• TASK INPUT:
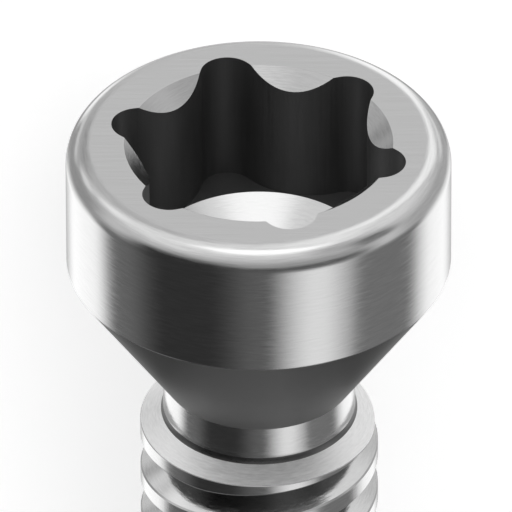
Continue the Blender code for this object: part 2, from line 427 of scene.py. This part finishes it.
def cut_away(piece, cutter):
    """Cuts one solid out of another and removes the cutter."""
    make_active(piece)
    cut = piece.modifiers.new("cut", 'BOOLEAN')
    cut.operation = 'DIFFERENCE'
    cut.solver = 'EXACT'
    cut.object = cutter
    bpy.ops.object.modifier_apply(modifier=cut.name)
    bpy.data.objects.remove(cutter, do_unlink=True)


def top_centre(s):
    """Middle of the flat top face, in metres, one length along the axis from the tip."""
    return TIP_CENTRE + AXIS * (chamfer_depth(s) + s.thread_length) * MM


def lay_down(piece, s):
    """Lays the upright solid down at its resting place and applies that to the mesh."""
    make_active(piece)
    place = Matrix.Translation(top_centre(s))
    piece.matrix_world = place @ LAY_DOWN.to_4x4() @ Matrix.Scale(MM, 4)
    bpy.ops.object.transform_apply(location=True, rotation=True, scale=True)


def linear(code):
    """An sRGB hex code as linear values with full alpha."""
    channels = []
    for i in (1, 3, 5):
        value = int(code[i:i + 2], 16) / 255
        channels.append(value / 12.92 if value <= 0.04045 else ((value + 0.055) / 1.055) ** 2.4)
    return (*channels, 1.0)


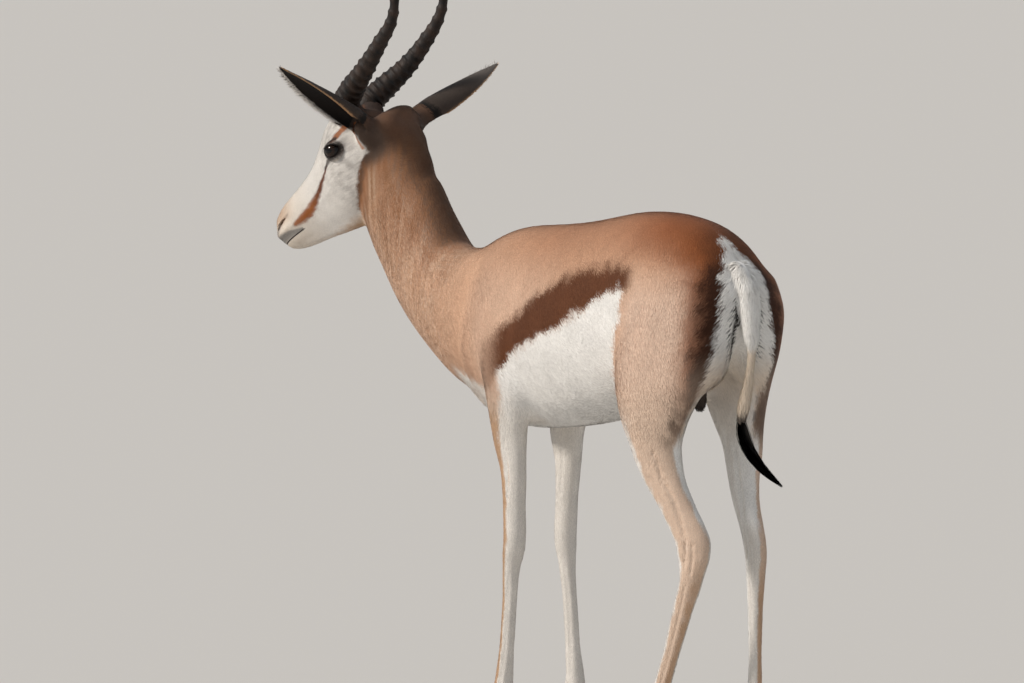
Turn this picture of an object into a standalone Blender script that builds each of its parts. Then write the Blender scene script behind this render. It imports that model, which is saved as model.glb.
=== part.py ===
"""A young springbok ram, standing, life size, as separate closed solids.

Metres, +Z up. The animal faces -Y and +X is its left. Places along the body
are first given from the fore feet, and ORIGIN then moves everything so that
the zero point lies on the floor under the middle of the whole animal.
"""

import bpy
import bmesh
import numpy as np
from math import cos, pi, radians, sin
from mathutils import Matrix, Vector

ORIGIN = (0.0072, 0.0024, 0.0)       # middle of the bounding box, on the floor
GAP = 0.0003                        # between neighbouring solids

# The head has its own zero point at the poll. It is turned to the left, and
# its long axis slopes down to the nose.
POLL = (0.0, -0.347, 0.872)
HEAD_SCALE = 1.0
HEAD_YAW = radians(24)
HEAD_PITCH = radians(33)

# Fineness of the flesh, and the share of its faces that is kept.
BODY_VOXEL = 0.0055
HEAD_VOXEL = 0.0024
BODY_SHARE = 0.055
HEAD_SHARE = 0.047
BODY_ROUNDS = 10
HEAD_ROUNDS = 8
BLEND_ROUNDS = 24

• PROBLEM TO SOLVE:
Extract, word for word, the line containing "Turn this picture", the line containing "from mathutils import Matrix, Vector", and every line between them.

• EXERCISE RESULT:
Turn this picture of an object into a standalone Blender script that builds each of its parts. Then write the Blender scene script behind this render. It imports that model, which is saved as model.glb.
=== part.py ===
"""A young springbok ram, standing, life size, as separate closed solids.

Metres, +Z up. The animal faces -Y and +X is its left. Places along the body
are first given from the fore feet, and ORIGIN then moves everything so that
the zero point lies on the floor under the middle of the whole animal.
"""

import bpy
import bmesh
import numpy as np
from math import cos, pi, radians, sin
from mathutils import Matrix, Vector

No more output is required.